Every line that holds "parts" should be shown.

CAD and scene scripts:
+ + +

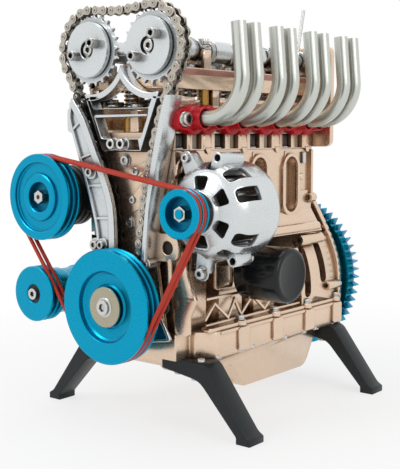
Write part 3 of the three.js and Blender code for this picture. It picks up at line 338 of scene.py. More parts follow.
def tube(path, radius, sides=24, inner=0.0, closed=False, caps=True):
    """A round bar along a path of points, capped at both ends; where inner is given, also a lining joined to
    it by rings at both ends.
    """
    path = [Vector(p) for p in path]
    count = len(path)
    tangents = []
    for i in range(count):
        before = path[i - 1] if closed or i else path[0]
        after = path[(i + 1) % count] if closed or i < count - 1 else path[-1]
        tangents.append((after - before).normalized())
    side = tangents[0].orthogonal().normalized()
    points, faces = [], []
    for p, t in zip(path, tangents):
        side = (side - t * side.dot(t)).normalized()
        other = t.cross(side)
        turns = [TAU * k / sides for k in range(sides)]
        points += [p + (side * math.cos(a) + other * math.sin(a)) * radius for a in turns]
    for i in range(count if closed else count - 1):
        for k in range(sides):
            j, m = (i + 1) % count, (k + 1) % sides
            faces.append((i * sides + k, i * sides + m, j * sides + m, j * sides + k))
    if not closed and caps:
        faces += [tuple(range(sides - 1, -1, -1)), tuple(range((count - 1) * sides, count * sides))]
    if inner:
        liner = tube(path, inner, sides, caps=False)
        offset, last = len(points), (count - 1) * sides
        points += liner[0]
        faces += [tuple(offset + i for i in reversed(face)) for face in liner[1]]
        for k in range(sides):
            m = (k + 1) % sides
            faces.append((last + k, last + m, offset + last + m, offset + last + k))
            faces.append((k, offset + k, offset + m, m))
    return [tuple(p) for p in points], faces


def moved(surface, matrix):
    return [tuple(matrix @ Vector(p)) for p in surface[0]], surface[1]


def turned_to(x, z, angle):
    """Carries a surface from the origin to a place in the front view, turned by an angle."""
    return Matrix.Translation((x, 0, z)) @ Matrix.Rotation(-angle, 4, "Y")


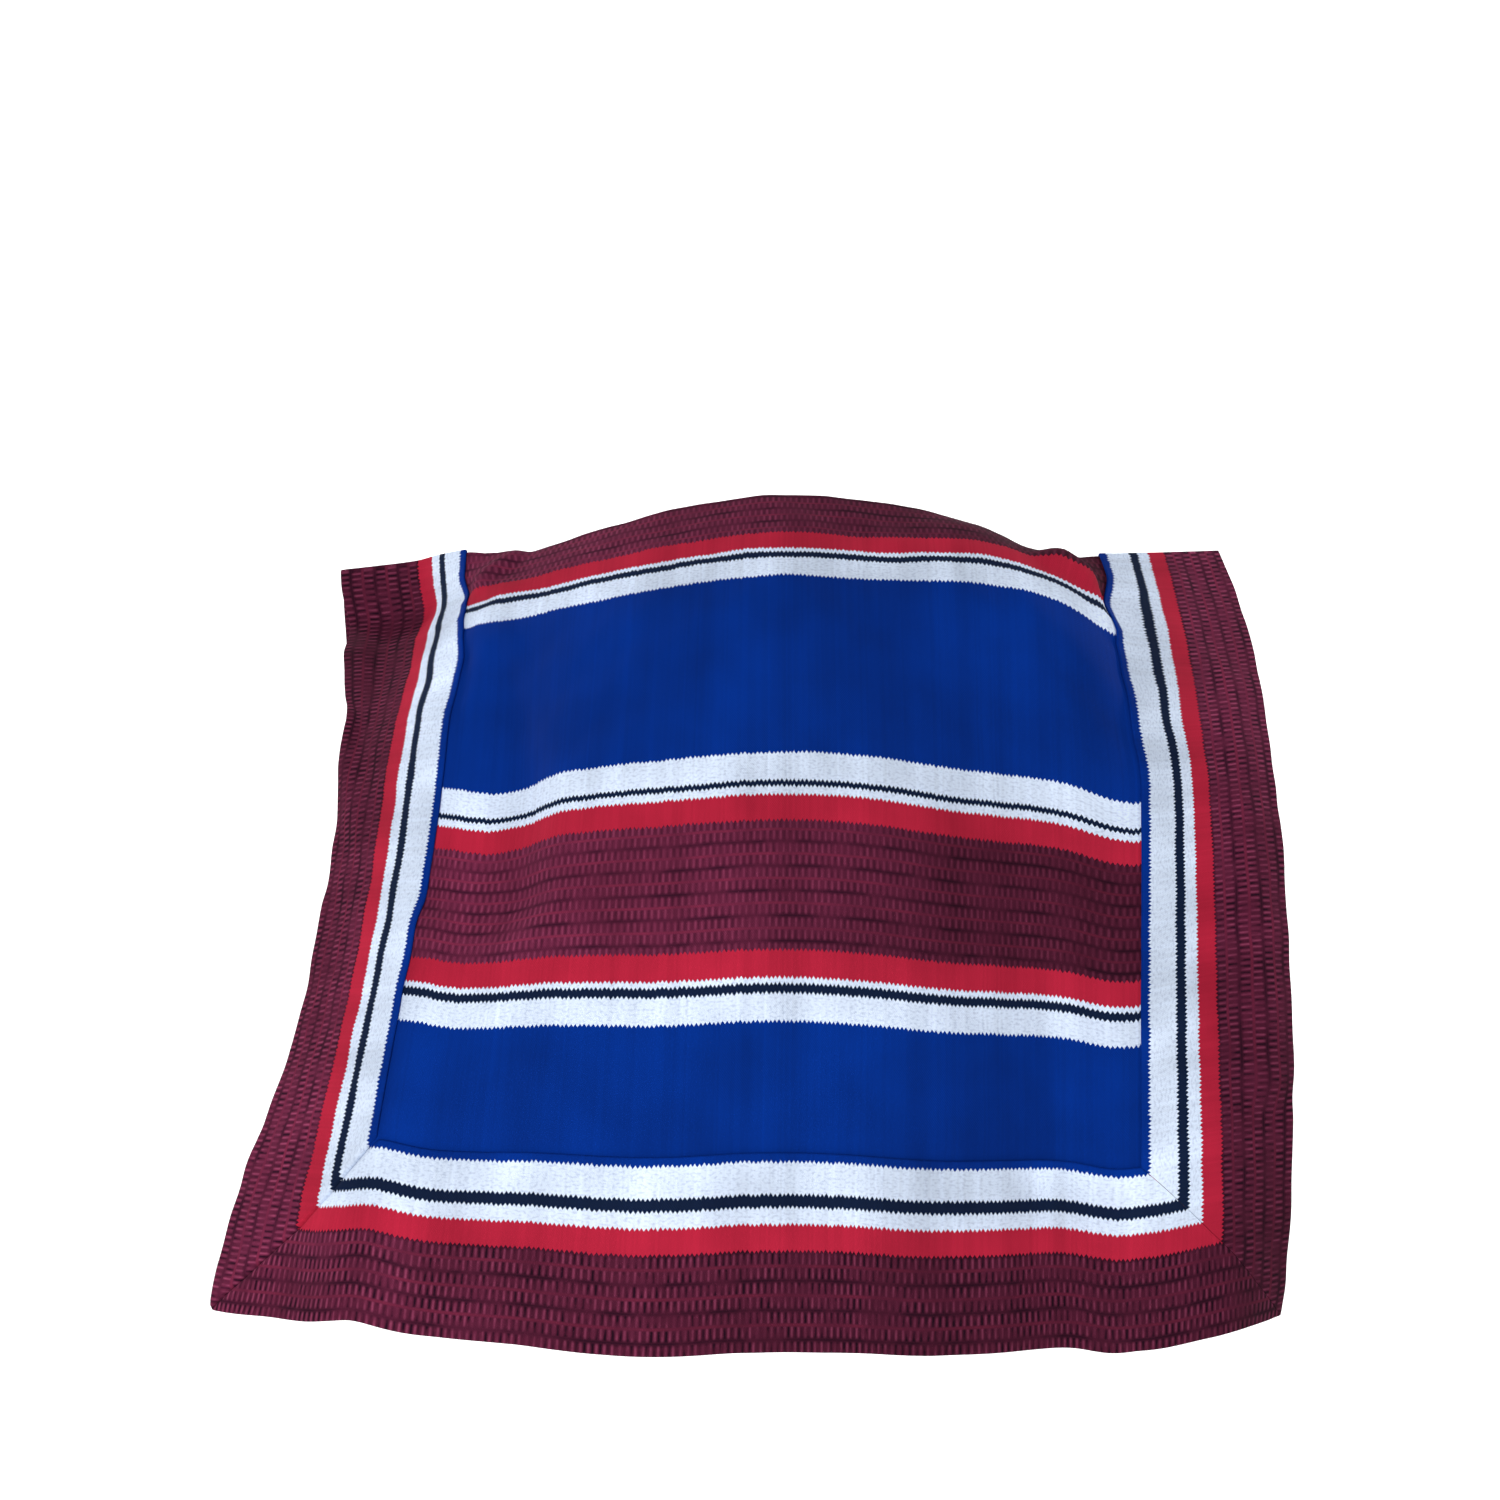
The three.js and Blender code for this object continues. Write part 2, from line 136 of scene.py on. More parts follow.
def through(stations, values, at):
    """Smooth curve through the values at the stations, with slopes from their neighbours."""
    stations = np.asarray(stations, float)
    values = np.asarray(values, float)
    at = np.asarray(at, float)
    count = np.arange(len(stations))
    before = np.maximum(count - 1, 0)
    after = np.minimum(count + 1, count[-1])
    wide = (-1,) + (1,) * (values.ndim - 1)
    slopes = (values[after] - values[before]) / (stations[after] - stations[before]).reshape(wide)
    i = np.clip(np.searchsorted(stations, at) - 1, 0, count[-1] - 1)
    tail = at.shape + (1,) * (values.ndim - 1)
    span = (stations[i + 1] - stations[i]).reshape(tail)
    t = (at - stations[i]).reshape(tail) / span
    rise = t * t * (3 - 2 * t)
    bend = slopes[i] * t * (1 - t) ** 2 - slopes[i + 1] * t * t * (1 - t)
    return values[i] * (1 - rise) + values[i + 1] * rise + bend * span


def line_tops(lines, u):
    return through([row[0] for row in lines], [row[1] for row in lines], u)


def walk(lines, away):
    """Points of every hang line of the comb, STRIDE apart on the cloth. away is -1 in front."""
    stations = [row[0] for row in lines]
    tilts = np.radians(through(stations, [row[3] for row in lines], COMB)).T
    leans = np.radians(through(stations, [row[4] for row in lines], COMB)).T
    stride = STRIDE * through(stations, [row[2] for row in lines], COMB)
    shared = (line_tops(FRONT_LINES, COMB) + line_tops(BACK_LINES, COMB)) / 2
    joined = np.abs(COMB) >= PANEL_HALF
    place = np.where(joined[:, None], shared, line_tops(lines, COMB))
    points = [place]
    for v in np.arange(STRIDE / 2, SIDE_LENGTH + SPARE, STRIDE):
        tilt, lean = through(LEVELS, tilts, v), through(LEVELS, leans, v)
        down = np.stack(
            [np.sin(lean), away * np.sin(tilt) * np.cos(lean), -np.cos(tilt) * np.cos(lean)], 1
        )
        place = place + down * stride[:, None]
        points.append(place)
    return np.array(points)


TABLES = {"front": walk(FRONT_LINES, AWAY["front"]), "back": walk(BACK_LINES, AWAY["back"])}
print("front hem hangs at", round(float(TABLES["front"][-1, len(COMB) // 2, 2])), "mm")

# %% [markdown]
# ## Folds and creases
#
# The hang lines give the large drape. The folds lie on it: each is a soft ridge, or a trough
# where its height is below zero, along a line of the flat cloth. The first ones of each side
# are the large folds that the solids have too. The rest are smaller creases, placed
# where the cloth is pulled, folded away or stored creased, uneven in length and depth.

# %% Folds: from (u, v), to (u, v), width, height at each end, roll of the crest sideways
FRONT_FOLDS = [
    ((-196, -10), (-238, 78), 34, (4, 3), 0),
    ((196, -10), (232, 84), 32, (4, 4), 0),
    ((-206, 60), (-168, 236), 66, (3, -2), 0),
    ((-200, 130), (-178, 300), 90, (-4, -8), 0),
    ((-92, 250), (-112, SIDE_LENGTH), 110, (0, 4), 0),
    ((30, 330), (66, SIDE_LENGTH), 100, (0, -6), 0),
    ((128, 300), (150, SIDE_LENGTH), 96, (0, 5), 0),
    ((-362, 150), (-318, 246), 54, (9, 2), 0),
    ((-300, 420), (-286, SIDE_LENGTH), 76, (0, -3), 0),
    ((322, 130), (330, 420), 60, (2, 6), 0),
]

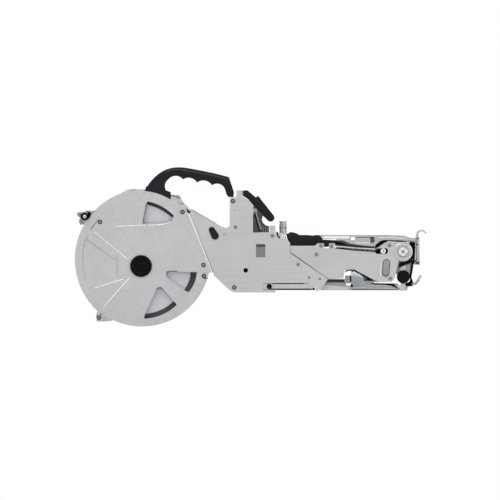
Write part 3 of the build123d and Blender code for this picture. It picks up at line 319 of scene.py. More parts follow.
# the camera and mirrors see white all round, and the rest is lit more softly
worldPlan = dict(light=0.55, tint=(0.95, 0.97, 1.0, 1))
world = bpy.data.worlds.new("studio")
bpy.context.scene.world = world
world.use_nodes = True
worldTree = world.node_tree
softLight = worldTree.nodes["Background"]
softLight.inputs["Strength"].default_value = worldPlan["light"]
softLight.inputs["Color"].default_value = worldPlan["tint"]
whiteLight = addNode(worldTree, "ShaderNodeBackground", {"Color": (*white, 1)})
rayKind = addNode(worldTree, "ShaderNodeLightPath")
cameraRay = addNode(worldTree, "ShaderNodeMath", operation="MAXIMUM")
eitherRay = addNode(worldTree, "ShaderNodeMath", operation="MAXIMUM")
blendLight = addNode(worldTree, "ShaderNodeMixShader")
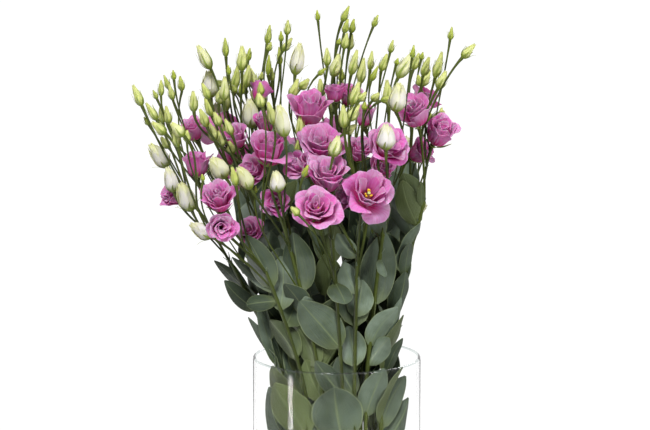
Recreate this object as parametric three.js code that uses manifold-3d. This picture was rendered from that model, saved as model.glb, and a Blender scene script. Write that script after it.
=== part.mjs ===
// A bunch of lisianthus standing in a clear glass cylinder vase with water in it.
// Millimetres, +Z up, seen from -Y. The origin is the middle of the vase's foot.
import * as THREE from 'three';
import { ParametricGeometry } from 'three/addons/geometries/ParametricGeometry.js';
import { mergeVertices } from 'three/addons/utils/BufferGeometryUtils.js';
import Module from 'manifold-3d';

const wasm = await Module();
wasm.setup();

// Vase and water
const vaseRadius = 100;
const vaseHeight = 250;
const glassWall = 4;
const glassFloor = 8;
const footChamfer = 2.5;
const vaseSides = 28;
const waterLevel = 120;

// Clearances between separate pieces, and the rooms that things keep as they are placed
const gap = 0.35;
const leafGap = 0.7;
const stalkRoom = 1.2;
const flowerRoom = 1.5;
const leafRoom = 0.8;
const leafBallRadius = 0.5;
const flowerSeat = 0.5;

// Stems and stalks: radius and number of sides
const stemFootRadius = 3;
const stemTopRadius = 2;
const stemSides = 4;
const stalkSides = 3;
const woodSpacing = 3;
const nearlyNothing = 0.01;
const flowerStalkRadius = 1.6;
const budStalkRadius = 1.2;

// Where a stalk may leave the wood: well below its flower or bud, at about the usual length, not too flat
const stalkLength = 95;
const shortestRise = 22;
const steepEnough = 0.35;
const flatPenalty = 4;
const stalkTries = 40;
const lowestFork = 285;
const bowSizes = [9, 17, 26];
const bowSides = 8;

// The bunch gathers in the vase and fans out above it, leaning over to its crown's line
const crownX = -35;
const crownY = 10;
const gatherShare = 0.34;
const gatherHeight = 200;
const crownHeight = 500;
const fanPower = 1.3;
const lowestStemTop = 320;
const belowCrown = 32;

// Flowers and buds: how far they may be moved in depth, and their size as shares of their width
const flowerStep = 6;
const flowerSteps = 17;
const flowerBall = 0.4;
const flowerDepth = 0.42;
const budStep = 7;
const budSteps = 15;
const budSpread = 28;
const budTurn = 2.4;

// Leaves
const leafThickness = 1.6;
const leafFold = 0.22;
const leafArch = 0.12;
const leafStep = 7;
const leafSteps = 9;
const leafRimRoom = 3;
const vaseEase = 12;
const rimSlope = 1.4;
const ruleLeaf = {
  length: 84, width: 46, shrink: 0.3, lowest: 150, highest: 390, lean: 0.45,
  fromOutward: 40, turnStep: 14, turnSteps: 13, outwardDepth: 30 };

// How the bunch is looked at: a picture of 650 columns and 430 rows, its middle aimed at a point
const picture = { column: 325, row: 215, pixel: 1.183, distance: 2500, tilt: 8 };
const aim = new THREE.Vector3(-14, 0, vaseHeight + 169.2);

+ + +

> **Task solution**
Write part 3 of the three.js and Blender code for this picture. It picks up at line 338 of scene.py. More parts follow.
The three.js and Blender code for this object continues. Write part 2, from line 136 of scene.py on. More parts follow.
Write part 3 of the build123d and Blender code for this picture. It picks up at line 319 of scene.py. More parts follow.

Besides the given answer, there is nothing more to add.